According to a recent report about today's teenagers, far from being antisocial and difficult to manage monsters, are actually highly concerned with social issues, keen to volunteer, and take fewer illicit substances than previous generations. This had led to them being labelled "Generation C" (C for citizen). Despite its cheesiness, Generation C makes a welcome change.
Their portrayal is probably, to some extent, the fault of the generation of millennials. When young journalists are given the opportunity to share their voices, it's usually in the context of edgy pieces about misbehavior. In this BuzzFeed-driven journalistic climate, there's very little space for young people interested in writing about education and poverty issues in any depth; and yet, these are just the things that today's kids care about. It's time someone catered to them.

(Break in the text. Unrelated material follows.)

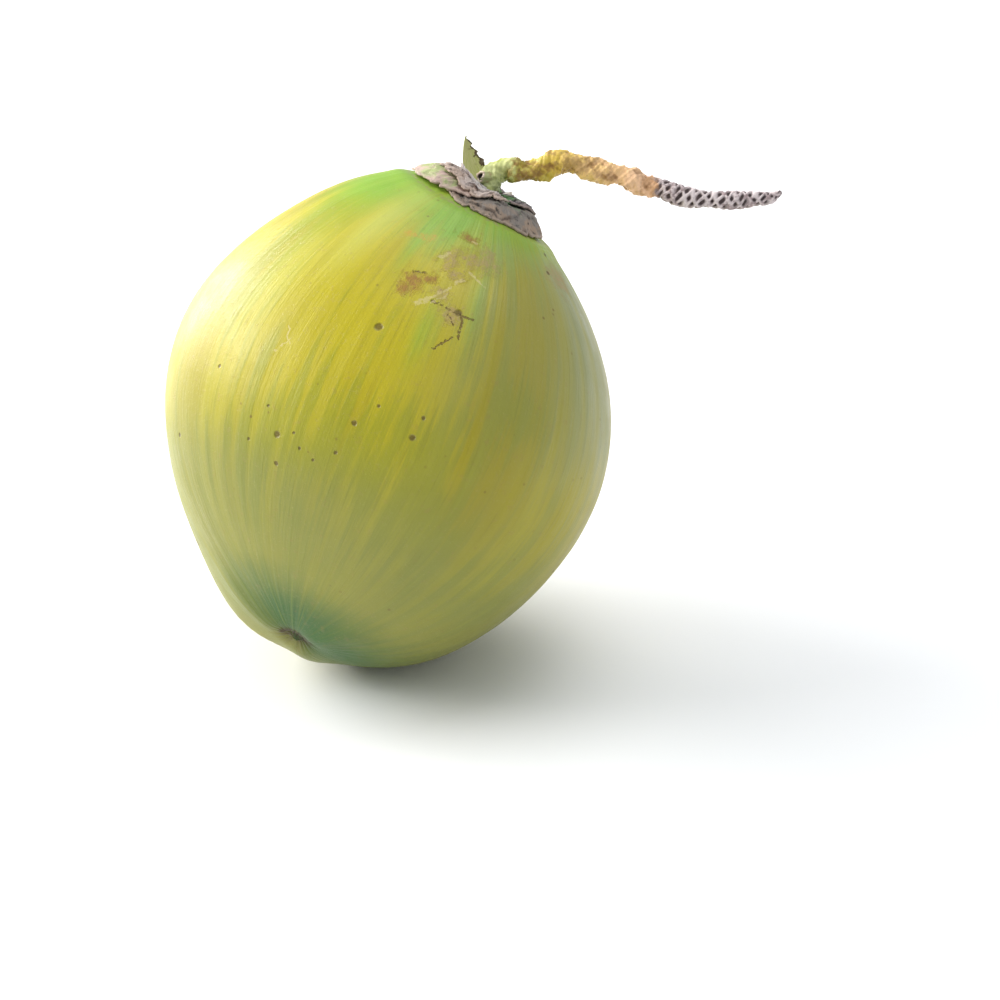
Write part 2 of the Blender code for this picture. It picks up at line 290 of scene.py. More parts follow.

My first real political engagement came late, during the 2011-12 (in my early-twenties) student protests, even then I was struck by how much more passionate the 14 to 16 year olds who marched alongside us seemed to be. At their age I certainly wouldn't have had the impetus to bother with things outside my own circle of friends all having fun. Now, it looks as though this generation of young people may be the first to be poorer than their predecessors. And 84% of them say they are planning to vote. They are putting me to shame and are certainly motivated.
Young people in the UK are taught depressingly little about our political system and how it works. For instance, an alarmingly high number of people I meet seem to think we have proportional representation (which we do not), and yet many of them care deeply about the policies this government is making and plan to participate in the next election. Those in power and those in opposition alike would do well to engage with them.
Another example comes from a newspaper report of a young man who has set up his own social enterprise. He mentioned a teenage girl he knew of, who wanted "to give birthday cakes to people who don't get birthday cakes." People with attitude like hers certainly deserve accolades rather than insults from the adults around them and society as a whole.